Sin embargo, desde la red podemos comenzar a entrever la solución. Cualquier red está compuesta por dos elementos: los nodos y los vínculos. En la teoría de redes, los nodos son solo puntos en que interseccionan los vínculos, las relaciones, las aristas, que son lo importante. Sin embargo, en sociología, en psicología o en educación, lo importante deberían ser los nodos, porque representan a las personas. Vivir en red significa diluirse en un sistema de relaciones. Nuestros alumhijos repiten con excesiva frecuencia: «Para qué lo voy a aprender, si lo puedo buscar». Eso supone anularse. Si el conocimiento está en la red, si la inteligencia está en la red, se han vuelto todos superfluos e intercambiables. Como mucho son fuentes de datos que la red utilizará.
Intentemos pensar nuestra aula, nuestro centro, nuestra familia como una red o una red de redes. Cada uno de nuestros alumnos ocupa un puesto —un nodo— relacionado de muchas maneras con sus compañeros y con nosotros. Hay una técnica, llamada sociograma, que permite estudiar los tipos de relaciones que se dan en el aula. Cuando lo aplicamos podemos descubrir tensiones ignoradas y dinámicas ocultas, lo que nos permite, por ejemplo, detectar casos de acoso. Desde el punto de vista educativo lo que nos interesa es ayudar a la formación de nodos, y a la creación de redes beneficiosas. Ortega dijo: «Yo soy yo y mi circunstancia. Y si no salvo mi circunstancia, no me salvo yo». La red es parte de la circunstancia.
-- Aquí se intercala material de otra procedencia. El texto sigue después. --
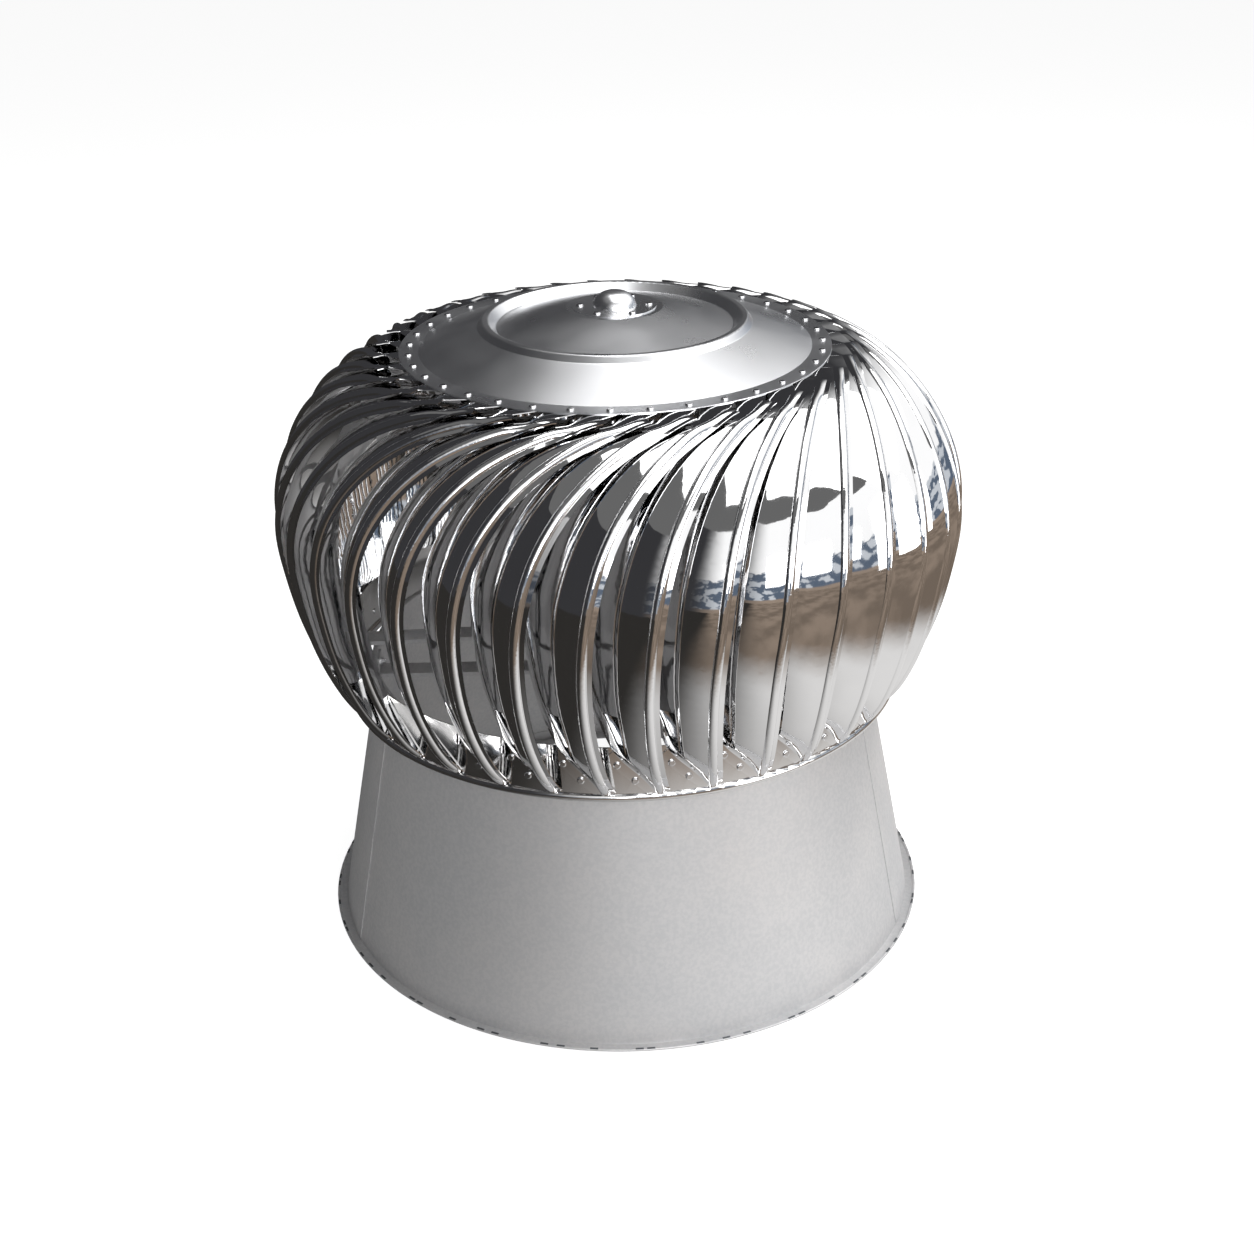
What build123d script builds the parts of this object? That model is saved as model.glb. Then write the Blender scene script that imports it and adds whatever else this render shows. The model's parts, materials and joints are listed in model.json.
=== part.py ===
from build123d import *
import math
import os

# Roof turbine ventilator for a 600 mm neck.
# +Z is up, z = 0 is the underside of the base flange, the Z axis is the spindle.
# All sizes are millimetres and degrees.

os.makedirs("parts", exist_ok=True)

# ---------------------------------------------------------------- driving sizes
SHEET = 1.0                   # skirt and top plate sheet
FIT = 0.05                    # gap between faces that seat on each other

# skirt: a tapered cone with a short straight collar inside the spinning head
BASE_R = 357.0                # outside radius of the cone at its foot
NECK_R = 300.0                # outside radius at the neck, a 600 mm ventilator
CONE_H = 288.0                # height at which the taper ends
COLLAR_TOP = 328.0            # centre of the rolled edge on the straight collar
COLLAR_BEAD_R = 3.0
SEAM_ANGLES = (-157.0, -21.7, 90.0)   # lap seams of the three skirt panels
SEAM_W = 18.0
SEAM_T = 0.9

# base flange
FLANGE_R = 369.0              # outer edge
FLANGE_IN_R = 338.0           # inner edge
FLANGE_T = 1.2
HEM_R = 1.6                   # rolled hem at the outer edge
UPSTAND_H = 16.0              # conical upstand inside the skirt

# spinning head envelope, followed by the tops of the blade ribs
HEAD_R = 396.0                # largest radius
HEAD_Z = 524.0                # height of the largest radius
CROWN_R = 242.0               # radius at which the upper curve levels out
CROWN_Z = 702.5               # height at which the upper curve levels out
CROWN_POWER = 1.8             # fullness of the upper curve
TAIL_R = 312.0                # radius and height that the lower curve heads for
TAIL_Z = 296.0
TAIL_POWER = 1.67             # fullness of the lower curve

# blades
BLADES = 36
PITCH = 360.0 / BLADES
BLADE_T = 0.9                 # blade sheet
BLADE_PHASE = 6.5             # angle of the first blade's lip at the largest radius
LIP_W = 5.0                   # flat lip outside the rib
RIB_W = 11.0                  # width of the pressed rib
RIB_H = 4.0                   # height of the pressed rib
UPPER_LEAN = 40.0             # lean of the rib in plan, from the inward radius, above HEAD_Z
LOWER_LEAN = 10.0             # the same below HEAD_Z
SWAY = 1.25                   # backward bow of the rib below the largest radius
SWAY_Z = 425.0                # height of that bow
SWAY_SPAN = 115.0             # half height over which it fades

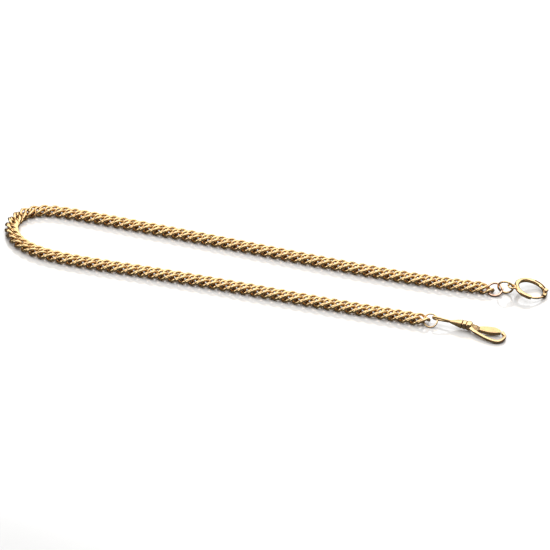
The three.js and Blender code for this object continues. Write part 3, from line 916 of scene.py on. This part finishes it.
@dataclass
class SnapHook:
    """The snap hook: a round wire hook on a shoulder, and a flat gate that a pin holds between two cheeks.

    Attributes:
        swivel: The swivel that it hangs on.
        shoulder: The shoulder's radius, in millimetres.
        shoulder_length: Its length.
        wire: The hook's wire.
        round_end: The round end's radius.
        reach: From the groove to the round end's centre.
        drop: How far that centre lies to the side.
        nose: Where the hook stops, in degrees.
        nose_room: How far the gate stops short of the end of the hook's wire.
        nose_level: Where the gate's sweep starts to clear the wire, outward from the hook's middle.
        thickness: The gate's and cheeks' thickness.
        pin: The pin's radius.
        pin_play: The play round it.
        pin_at: The pin's place.
        boss: The cheeks' radius round the pin.
        tongue: The radius of the gate's root.
        tongue_thickness: Its thickness.
        gap: Between the gate and what it passes.
        swing: Degrees that the gate opens.
    """

    swivel: Swivel = field(default_factory=Swivel)
    shoulder: float = 1.6
    shoulder_length: float = 1.75
    wire: float = 1.25
    round_end: float = 2.6
    reach: float = 11.6
    drop: float = -2.0
    nose: float = 58.0
    nose_room: float = 0.35
    nose_level: float = 0.9
    thickness: float = 1.3
    pin: float = 0.32
    pin_play: float = 0.06
    pin_at: tuple[float, float] = (4.45, -0.9)
    boss: float = 1.3
    tongue: float = 0.95
    tongue_thickness: float = 0.56
    gap: float = 0.13
    swing: float = 15.0

    def place(self) -> Matrix:
        """The hook's own axes: X runs from the groove to the round end."""
        spin, hinge = joint("swivel_spin"), joint("gate_hinge")
        return Place(Vector(spin["pos_m"]), Vector(spin["axis"]), -Vector(hinge["axis"])).matrix()

    @property
    def face(self) -> float:
        """Where the shoulder ends, along X."""
        return self.swivel.collar_length + COLLAR_SEAM + self.shoulder_length

    def from_pin(self, radius: float, angle: float) -> tuple[float, float]:
        """A point at a distance and an angle from the pin."""
        turn = math.radians(angle)
        return self.pin_at[0] + radius * math.cos(turn), self.pin_at[1] + radius * math.sin(turn)

    def on_round(self, angle: float) -> tuple[float, float]:
        """A point on the middle of the round end's wire."""
        turn = math.radians(angle)
        return self.reach + self.round_end * math.cos(turn), self.drop + self.round_end * math.sin(turn)

    def gate_reach(self) -> float:
        """How far the gate's tip is from the pin."""
        nose = self.on_round(self.nose)
        return math.hypot(nose[0] - self.pin_at[0], nose[1] - self.pin_at[1]) - self.nose_room

    def arc(self, radius: float, start: float, end: float, steps: int = 24) -> list[tuple[float, float]]:
        """Points on an arc round the pin."""
        return [self.from_pin(radius, a) for a in np.linspace(start, end, steps)]

    def drum(self, name: str, radius: float, low: float, high: float) -> bpy.types.Object:
        """An upright drum round the pin, from one height to another."""
        outline = np.array(self.arc(radius, 0, 360, 97)[:-1])
        return forged(name, plate(outline, high - low, (high + low) / 2))

    def build_body(self, place: Matrix) -> None:
        """Builds the hook, its shoulder and the cheeks in one piece.

        Args:
            place: The matrix of its sub-assembly.
        """
        px, py = self.pin_at
        start, face, big = self.swivel.collar_length + COLLAR_SEAM, self.face, self.shoulder
        profile = [(start, 0), (start, big * 0.82)]
        for t in np.linspace(0.04, 0.96, 14):
            swell = 0.2 * math.sin(math.pi * t**0.9) ** 0.55 - 0.1 * max(0.0, t - 0.5)
            profile.append((start + self.shoulder_length * t, big * (0.8 + swell)))
        profile += [(face, big * 0.68), (face, 0)]
        piece = forged("snap_hook", turned(profile, 48))
        points = [(face - 0.9, -0.7), (px - 1, py - 0.55), (px + 0.3, py - 1.35), (px + 2, py - 2.2),
                  (px + 4, py - 3)]
        points += [self.on_round(a) for a in (-100, -75, -50, -25, 0, 25, self.nose)]
        wire = wire_ring(rounded(points, 8), ACROSS, self.wire / 2, 28, False)
        boss = self.boss
        cheeks = [(face - 0.7, 0.75), (face, 0.62), *self.arc(boss, 90, -90), (face, -1.1), (face - 0.7, -1)]
        work(piece, Joinery.ADD, forged("wire", wire),
             forged("cheeks", plate(np.array(cheeks), self.thickness)))
        room = self.tongue + self.gap
        low = py - room - (boss + 1) * math.tan(math.radians(self.swing)) + 0.6
        slot = [(px + boss + 1, low), (px + boss + 1, py + room), *self.arc(room, 90, 300)]
        tall = self.thickness + 1
        swing = self.drum("swing", self.gate_reach() + self.gap, -tall / 2, tall / 2)
        near, far, level, block = self.reach - 2, self.reach + 4, self.drop + self.nose_level, 6.0
        beside = np.array([(near, level), (far, level), (far, level + block), (near, level + block)])
        work(swing, Joinery.COMMON, forged("above", plate(beside, block)))
        head = self.swivel.collar_length + self.swivel.rivet_head_length + 2 * self.swivel.gap
        wide = self.swivel.rivet_head + self.swivel.gap
        pocket = forged("pocket", turned([(start - 0.1, 0), (start - 0.1, wide), (head, wide),
                                          (head, 0)], 40))
        work(piece, Joinery.CUT, pocket,
             forged("slot", plate(np.array(slot), self.tongue_thickness + 2 * self.gap)),
             self.drum("hole", self.pin + self.pin_play, -tall / 2, tall / 2), swing)
        cast(piece, 0.05, 5)
        set_down(piece, place, "clasp", BRIGHT_GOLD, ("clasp_body",), 60)

    def gate_outline(self) -> list[tuple[float, float]]:
        """Draws the gate seen from above: a broad leaf with a narrower root round the pin.

        Returns:
            The outline's points, in order.
        """
        px, py = self.pin_at
        cx, cy = self.reach, self.drop
        top, reach = cy + self.round_end + self.wire / 2, self.gate_reach()
        tip, below = self.from_pin(reach, 9), self.from_pin(reach, 3)
        root = self.boss + self.gap
        outline = [(px, py + self.tongue), self.from_pin(root, 44)]
        outline += self._bend(outline[-1], (px + 3.2, top - 0.25), (px + 5.2, top))
        outline += self._bend(outline[-1], (px + 7.2, top + 0.1), tip)
        outline.append(below)
        outline += self._bend(below, (cx - 0.2, py - 0.3), (cx - 2, py - 0.6))
        outline += self._bend(outline[-1], (px + 3.4, py - 0.75), self.from_pin(root, -22))
        outline += [(px + 0.5, py - self.tongue * 0.85)]
        return outline + self.arc(self.tongue, 270, 90)[:-1]

    @staticmethod
    def _bend(start: tuple[float, float], control: tuple[float, float], end: tuple[float, float]) -> Profile:
        """Points of a bend from start to end that leans to its control point."""
        a, b, c = (np.array(p) for p in (start, control, end))
        return [tuple((1 - t) ** 2 * a + 2 * t * (1 - t) * b + t * t * c) for t in np.linspace(0, 1, 14)[1:]]

    def build_gate(self, place: Matrix) -> None:
        """Builds the gate.

        Args:
            place: The matrix of its sub-assembly.
        """
        piece = forged("gate_leaf", plate(np.array(self.gate_outline()), self.thickness))
        half, clear = self.tongue_thickness / 2, self.boss + self.gap
        work(piece, Joinery.CUT, self.drum("upper", clear, half, half + 1),
             self.drum("lower", clear, -half - 1, -half), self.drum("hole", self.pin + self.pin_play, -2, 2))
        cast(piece, 0.05, 5)
        set_down(piece, place, "gate", SATIN_GOLD, ("clasp_gate",), 60)

    def build_pin(self, place: Matrix) -> None:
        """Builds the pin with its two domed ends.

        Args:
            place: The matrix of its sub-assembly.
        """
        half, r = self.thickness / 2 + 0.06, self.pin
        profile = [(-half, 0), (-half + 0.01, r * 0.5), (-half + 0.04, r * 0.85), (-half + 0.1, r),
                   (half - 0.1, r), (half - 0.04, r * 0.85), (half - 0.01, r * 0.5), (half, 0)]
        piece = forged("gate_hinge_pin", turned(profile, 32))
        stand = Matrix.Translation((*self.pin_at, 0)) @ Matrix.Rotation(-math.pi / 2, 4, "Y")
        piece.data.transform(stand)
        set_down(piece, place, "clasp", DARK_PIN, ("gate_pin",), 50)

    def build(self) -> None:
        """Builds the swivel and the snap hook."""
        place = self.place()
        self.swivel.build(place)
        self.build_body(place)
        self.build_gate(place)
        self.build_pin(place)
        dress_node("gate_spring", SPRING_STEEL)


# ---- The studio --------------------------------------------------------------------------------------
@dataclass
class SoftBox:
    """A large soft lamp.

    Attributes:
        name: Its name.
        at: Where it hangs, in metres.
        aim: What it points at.
        size: Its two sides.
        power: Its power, in watts.
        tint: Its colour.
    """

    name: str
    at: Colour
    aim: Colour
    size: tuple[float, float]
    power: float
    tint: Colour = (1.0, 1.0, 1.0)

    def build(self) -> None:
        """Hangs the lamp."""
        lamp = bpy.data.lights.new(self.name, "AREA")
        lamp.shape = "RECTANGLE"
        lamp.size, lamp.size_y = self.size
        lamp.energy = self.power
        lamp.color = self.tint
        hung = bpy.data.objects.new(self.name, lamp)
        bpy.context.scene.collection.objects.link(hung)
        hung.location = self.at
        hung.rotation_mode = "QUATERNION"
        hung.rotation_quaternion = (Vector(self.aim) - Vector(self.at)).to_track_quat("-Z", "Y")


@dataclass
class Studio:
    """The pale floor, the soft lamps and the camera.

    Attributes:
        azimuth: The camera's bearing, in degrees.
        elevation: Its height over the horizon, in degrees.
        distance: From what it looks at, in metres.
        lens: Its focal length, in millimetres.
        aim: What it looks at.
        air: The brightness of the room that the metal mirrors.
        lamps: The lamps.
    """

    azimuth: float = 18.24
    elevation: float = 33.0
    distance: float = 0.8
    lens: float = 157.09
    aim: Colour = (0.004453, -0.002113, 0.000102)
    air: float = 0.1
    lamps: list[SoftBox] = field(default_factory=lambda: [
        SoftBox("overhead_soft_box", (0.0, 0.0, 0.6), (0.0, 0.0, 0.0), (1.2, 0.9), 6.4),
        SoftBox("back_soft_box", (0.15, 0.85, 0.45), (0.0, 0.0, 0.0), (1.6, 0.8), 6.0),
        SoftBox("left_soft_box", (-0.7, -0.3, 0.35), (0.0, 0.0, 0.0), (0.4, 0.3), 1.2),
    ])

    def build_floor(self) -> None:
        """Lays the floor."""
        reach = 4.0
        mesh = bpy.data.meshes.new("pale_floor")
        mesh.from_pydata([(-reach, -reach, 0), (reach, -reach, 0), (reach, reach, 0), (-reach, reach, 0)], [],
                         [(0, 1, 2, 3)])
        floor = bpy.data.objects.new("pale_floor", mesh)
        bpy.context.scene.collection.objects.link(floor)
        paint = bpy.data.materials.new("pale_floor_paint")
        paint.use_nodes = True
        shader = paint.node_tree.nodes["Principled BSDF"]
        shader.inputs["Base Color"].default_value = (0.9, 0.9, 0.9, 1.0)
        shader.inputs["Roughness"].default_value = 0.12
        shader.inputs["IOR"].default_value = 2.6
        mesh.materials.append(paint)
        floor.visible_glossy = False

    def build_air(self) -> None:
        """Fills the room: dim where the metal mirrors it, pale where it is seen past the floor."""
        world = bpy.data.worlds.new("room")
        bpy.context.scene.world = world
        world.use_nodes = True
        tree = world.node_tree
        dim = tree.nodes["Background"]
        dim.inputs["Color"].default_value = (1.0, 0.96, 0.9, 1.0)
        dim.inputs["Strength"].default_value = self.air
        pale = tree.nodes.new("ShaderNodeBackground")
        pale.inputs["Color"].default_value = (1.0, 1.0, 1.0, 1.0)
        seen = tree.nodes.new("ShaderNodeLightPath").outputs["Is Camera Ray"]
        mix = tree.nodes.new("ShaderNodeMixShader")
        tree.links.new(seen, mix.inputs["Fac"])
        tree.links.new(dim.outputs["Background"], mix.inputs[1])
        tree.links.new(pale.outputs["Background"], mix.inputs[2])
        tree.links.new(mix.outputs["Shader"], tree.nodes["World Output"].inputs["Surface"])

    def build_camera(self) -> None:
        """Sets up the camera."""
        lens = bpy.data.cameras.new("camera")
        lens.lens = self.lens
        lens.sensor_width = 36.0
        lens.clip_start, lens.clip_end = 0.01, 20.0
        camera = bpy.data.objects.new("camera", lens)
        bpy.context.scene.collection.objects.link(camera)
        turn, rise = math.radians(self.azimuth), math.radians(self.elevation)
        back = Vector((math.sin(turn) * math.cos(rise), -math.cos(turn) * math.cos(rise), math.sin(rise)))
        camera.location = Vector(self.aim) + back * self.distance
        camera.rotation_mode = "QUATERNION"
        camera.rotation_quaternion = (-back).to_track_quat("-Z", "Y")
        bpy.context.scene.camera = camera

    def build(self) -> None:
        """Sets up the studio."""
        self.build_camera()
        self.build_floor()
        self.build_air()
        for lamp in self.lamps:
            lamp.build()
        bpy.context.scene.view_settings.view_transform = "Standard"


def main() -> None:
    """Builds the studio and every sub-assembly in order."""
    logging.basicConfig(level=logging.INFO, format="%(message)s")
    Studio().build()
    CurbChain().build()
    LooseRing("end_ring_rose", "end_jump_ring", "end_ring", ROSE_GOLD).build()
    LooseRing("connecting_ring_wire", "connecting_ring", "connecting_ring", BRIGHT_GOLD, 200.0).build()
    LooseRing("swivel_ring_wire", "swivel_jump_ring", "swivel_ring", BRIGHT_GOLD, 60.0).build()
    BoltRing().build()
    SnapHook().build()


if __name__ == "__main__":
    main()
No son estas las únicas propuestas que se enfrentan a la conveniencia de educar un sujeto fuerte, una personalidad verdaderamente autónoma. Las teorías sobre inteligencias compartidas, la sabiduría de las multitudes, la evolución espontánea, van en la misma dirección. Y acaba de rematar la faena la neurología que piensa que el «yo» es una ficción, y que lo único que existe en el cerebro son jerarquías neuronales que se hacen en cada momento con el control de la acción.
Tengo la sospecha de que en este asunto pueden actuar las «profecías que se cumplen por el hecho de anunciarlas», es decir, que si repetimos suficiente número de veces el elogio al sujeto fragmentado, frágil, ameboide, acabaremos por fomentarlo.